> Task description
Write out all the data again, exactly as it stands.

> Supplied data
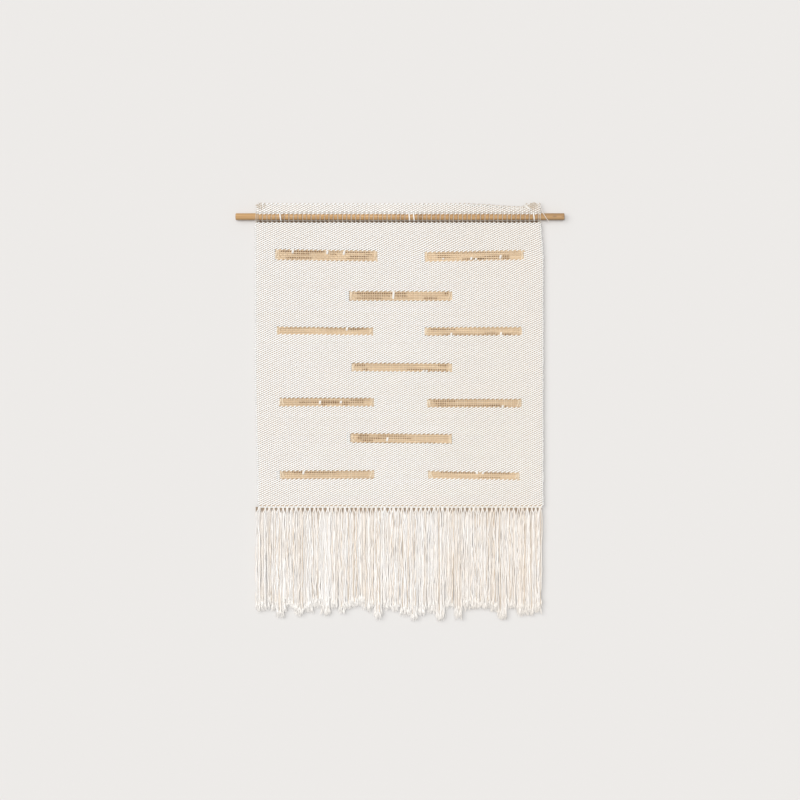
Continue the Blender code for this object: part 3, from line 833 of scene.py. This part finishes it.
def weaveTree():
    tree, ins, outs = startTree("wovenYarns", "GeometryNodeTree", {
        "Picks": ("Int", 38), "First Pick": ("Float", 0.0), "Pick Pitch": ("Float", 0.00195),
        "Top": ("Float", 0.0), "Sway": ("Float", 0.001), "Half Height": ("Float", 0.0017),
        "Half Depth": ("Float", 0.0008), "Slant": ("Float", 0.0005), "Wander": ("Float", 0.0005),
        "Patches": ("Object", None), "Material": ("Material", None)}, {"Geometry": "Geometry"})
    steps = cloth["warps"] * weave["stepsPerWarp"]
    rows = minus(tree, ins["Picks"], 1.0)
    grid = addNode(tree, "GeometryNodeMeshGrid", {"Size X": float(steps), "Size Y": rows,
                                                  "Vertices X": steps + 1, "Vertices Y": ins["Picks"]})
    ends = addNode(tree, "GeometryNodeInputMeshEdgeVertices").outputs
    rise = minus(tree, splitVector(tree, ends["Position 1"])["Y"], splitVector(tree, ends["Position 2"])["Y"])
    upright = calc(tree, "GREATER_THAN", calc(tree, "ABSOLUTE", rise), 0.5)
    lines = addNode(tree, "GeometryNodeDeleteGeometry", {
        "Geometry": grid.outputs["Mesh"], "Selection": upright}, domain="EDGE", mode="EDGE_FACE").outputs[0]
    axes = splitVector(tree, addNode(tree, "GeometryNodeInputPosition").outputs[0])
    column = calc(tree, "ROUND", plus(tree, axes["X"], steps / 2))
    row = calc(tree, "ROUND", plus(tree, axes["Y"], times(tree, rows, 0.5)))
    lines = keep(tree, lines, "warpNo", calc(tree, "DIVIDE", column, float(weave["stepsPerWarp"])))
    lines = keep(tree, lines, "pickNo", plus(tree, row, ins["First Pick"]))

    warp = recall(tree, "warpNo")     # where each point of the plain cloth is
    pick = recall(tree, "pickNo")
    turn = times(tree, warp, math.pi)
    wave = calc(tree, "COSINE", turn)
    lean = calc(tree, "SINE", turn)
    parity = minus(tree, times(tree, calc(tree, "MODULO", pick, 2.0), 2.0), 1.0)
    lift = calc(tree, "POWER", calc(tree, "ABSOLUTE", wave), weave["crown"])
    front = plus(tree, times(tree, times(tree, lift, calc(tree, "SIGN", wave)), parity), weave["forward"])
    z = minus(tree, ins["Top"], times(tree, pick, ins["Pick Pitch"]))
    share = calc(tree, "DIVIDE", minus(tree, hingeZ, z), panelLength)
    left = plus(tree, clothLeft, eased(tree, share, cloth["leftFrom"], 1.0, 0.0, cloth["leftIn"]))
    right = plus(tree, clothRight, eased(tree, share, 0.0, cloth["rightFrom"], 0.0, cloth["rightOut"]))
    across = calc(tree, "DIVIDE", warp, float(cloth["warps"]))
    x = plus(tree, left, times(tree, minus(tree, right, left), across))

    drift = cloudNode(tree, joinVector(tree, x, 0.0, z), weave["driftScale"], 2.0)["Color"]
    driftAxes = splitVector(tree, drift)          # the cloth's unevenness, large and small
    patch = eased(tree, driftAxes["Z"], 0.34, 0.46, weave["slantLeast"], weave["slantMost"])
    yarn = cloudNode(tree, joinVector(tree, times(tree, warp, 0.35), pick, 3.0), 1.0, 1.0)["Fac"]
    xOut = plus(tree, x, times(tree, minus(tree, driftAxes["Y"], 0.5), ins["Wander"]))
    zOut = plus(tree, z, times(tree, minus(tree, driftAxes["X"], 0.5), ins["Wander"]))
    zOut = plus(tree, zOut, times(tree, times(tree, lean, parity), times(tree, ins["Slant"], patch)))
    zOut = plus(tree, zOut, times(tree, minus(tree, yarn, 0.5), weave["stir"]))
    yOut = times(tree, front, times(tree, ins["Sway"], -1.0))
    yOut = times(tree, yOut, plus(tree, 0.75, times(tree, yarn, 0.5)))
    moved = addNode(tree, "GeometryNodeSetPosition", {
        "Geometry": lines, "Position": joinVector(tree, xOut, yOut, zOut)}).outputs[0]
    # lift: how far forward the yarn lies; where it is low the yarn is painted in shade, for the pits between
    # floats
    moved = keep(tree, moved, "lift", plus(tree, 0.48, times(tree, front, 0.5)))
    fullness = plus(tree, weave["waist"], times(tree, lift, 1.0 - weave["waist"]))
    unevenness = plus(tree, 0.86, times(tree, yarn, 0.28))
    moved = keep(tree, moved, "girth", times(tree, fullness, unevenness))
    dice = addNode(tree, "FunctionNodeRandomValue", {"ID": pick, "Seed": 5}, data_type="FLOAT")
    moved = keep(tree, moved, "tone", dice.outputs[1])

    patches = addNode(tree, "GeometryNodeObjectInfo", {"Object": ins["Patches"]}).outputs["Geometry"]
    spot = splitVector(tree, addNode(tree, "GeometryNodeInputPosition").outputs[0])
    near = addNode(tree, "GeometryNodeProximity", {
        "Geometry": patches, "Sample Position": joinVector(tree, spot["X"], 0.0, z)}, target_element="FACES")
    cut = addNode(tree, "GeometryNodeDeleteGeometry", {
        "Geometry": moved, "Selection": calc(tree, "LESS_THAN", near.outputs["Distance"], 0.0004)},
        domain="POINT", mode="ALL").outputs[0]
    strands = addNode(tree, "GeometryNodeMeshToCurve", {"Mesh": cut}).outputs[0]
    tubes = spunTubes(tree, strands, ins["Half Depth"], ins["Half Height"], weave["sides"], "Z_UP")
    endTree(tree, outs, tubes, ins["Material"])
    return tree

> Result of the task
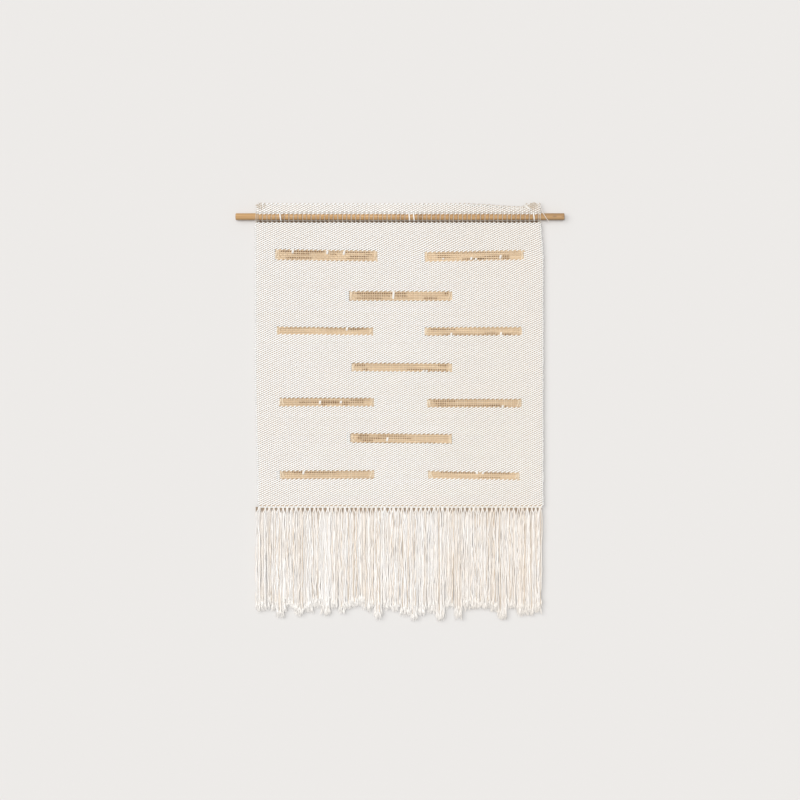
Continue the Blender code for this object: part 3, from line 833 of scene.py. This part finishes it.
def weaveTree():
    tree, ins, outs = startTree("wovenYarns", "GeometryNodeTree", {
        "Picks": ("Int", 38), "First Pick": ("Float", 0.0), "Pick Pitch": ("Float", 0.00195),
        "Top": ("Float", 0.0), "Sway": ("Float", 0.001), "Half Height": ("Float", 0.0017),
        "Half Depth": ("Float", 0.0008), "Slant": ("Float", 0.0005), "Wander": ("Float", 0.0005),
        "Patches": ("Object", None), "Material": ("Material", None)}, {"Geometry": "Geometry"})
    steps = cloth["warps"] * weave["stepsPerWarp"]
    rows = minus(tree, ins["Picks"], 1.0)
    grid = addNode(tree, "GeometryNodeMeshGrid", {"Size X": float(steps), "Size Y": rows,
                                                  "Vertices X": steps + 1, "Vertices Y": ins["Picks"]})
    ends = addNode(tree, "GeometryNodeInputMeshEdgeVertices").outputs
    rise = minus(tree, splitVector(tree, ends["Position 1"])["Y"], splitVector(tree, ends["Position 2"])["Y"])
    upright = calc(tree, "GREATER_THAN", calc(tree, "ABSOLUTE", rise), 0.5)
    lines = addNode(tree, "GeometryNodeDeleteGeometry", {
        "Geometry": grid.outputs["Mesh"], "Selection": upright}, domain="EDGE", mode="EDGE_FACE").outputs[0]
    axes = splitVector(tree, addNode(tree, "GeometryNodeInputPosition").outputs[0])
    column = calc(tree, "ROUND", plus(tree, axes["X"], steps / 2))
    row = calc(tree, "ROUND", plus(tree, axes["Y"], times(tree, rows, 0.5)))
    lines = keep(tree, lines, "warpNo", calc(tree, "DIVIDE", column, float(weave["stepsPerWarp"])))
    lines = keep(tree, lines, "pickNo", plus(tree, row, ins["First Pick"]))

    warp = recall(tree, "warpNo")     # where each point of the plain cloth is
    pick = recall(tree, "pickNo")
    turn = times(tree, warp, math.pi)
    wave = calc(tree, "COSINE", turn)
    lean = calc(tree, "SINE", turn)
    parity = minus(tree, times(tree, calc(tree, "MODULO", pick, 2.0), 2.0), 1.0)
    lift = calc(tree, "POWER", calc(tree, "ABSOLUTE", wave), weave["crown"])
    front = plus(tree, times(tree, times(tree, lift, calc(tree, "SIGN", wave)), parity), weave["forward"])
    z = minus(tree, ins["Top"], times(tree, pick, ins["Pick Pitch"]))
    share = calc(tree, "DIVIDE", minus(tree, hingeZ, z), panelLength)
    left = plus(tree, clothLeft, eased(tree, share, cloth["leftFrom"], 1.0, 0.0, cloth["leftIn"]))
    right = plus(tree, clothRight, eased(tree, share, 0.0, cloth["rightFrom"], 0.0, cloth["rightOut"]))
    across = calc(tree, "DIVIDE", warp, float(cloth["warps"]))
    x = plus(tree, left, times(tree, minus(tree, right, left), across))

    drift = cloudNode(tree, joinVector(tree, x, 0.0, z), weave["driftScale"], 2.0)["Color"]
    driftAxes = splitVector(tree, drift)          # the cloth's unevenness, large and small
    patch = eased(tree, driftAxes["Z"], 0.34, 0.46, weave["slantLeast"], weave["slantMost"])
    yarn = cloudNode(tree, joinVector(tree, times(tree, warp, 0.35), pick, 3.0), 1.0, 1.0)["Fac"]
    xOut = plus(tree, x, times(tree, minus(tree, driftAxes["Y"], 0.5), ins["Wander"]))
    zOut = plus(tree, z, times(tree, minus(tree, driftAxes["X"], 0.5), ins["Wander"]))
    zOut = plus(tree, zOut, times(tree, times(tree, lean, parity), times(tree, ins["Slant"], patch)))
    zOut = plus(tree, zOut, times(tree, minus(tree, yarn, 0.5), weave["stir"]))
    yOut = times(tree, front, times(tree, ins["Sway"], -1.0))
    yOut = times(tree, yOut, plus(tree, 0.75, times(tree, yarn, 0.5)))
    moved = addNode(tree, "GeometryNodeSetPosition", {
        "Geometry": lines, "Position": joinVector(tree, xOut, yOut, zOut)}).outputs[0]
    # lift: how far forward the yarn lies; where it is low the yarn is painted in shade, for the pits between
    # floats
    moved = keep(tree, moved, "lift", plus(tree, 0.48, times(tree, front, 0.5)))
    fullness = plus(tree, weave["waist"], times(tree, lift, 1.0 - weave["waist"]))
    unevenness = plus(tree, 0.86, times(tree, yarn, 0.28))
    moved = keep(tree, moved, "girth", times(tree, fullness, unevenness))
    dice = addNode(tree, "FunctionNodeRandomValue", {"ID": pick, "Seed": 5}, data_type="FLOAT")
    moved = keep(tree, moved, "tone", dice.outputs[1])

    patches = addNode(tree, "GeometryNodeObjectInfo", {"Object": ins["Patches"]}).outputs["Geometry"]
    spot = splitVector(tree, addNode(tree, "GeometryNodeInputPosition").outputs[0])
    near = addNode(tree, "GeometryNodeProximity", {
        "Geometry": patches, "Sample Position": joinVector(tree, spot["X"], 0.0, z)}, target_element="FACES")
    cut = addNode(tree, "GeometryNodeDeleteGeometry", {
        "Geometry": moved, "Selection": calc(tree, "LESS_THAN", near.outputs["Distance"], 0.0004)},
        domain="POINT", mode="ALL").outputs[0]
    strands = addNode(tree, "GeometryNodeMeshToCurve", {"Mesh": cut}).outputs[0]
    tubes = spunTubes(tree, strands, ins["Half Depth"], ins["Half Height"], weave["sides"], "Z_UP")
    endTree(tree, outs, tubes, ins["Material"])
    return tree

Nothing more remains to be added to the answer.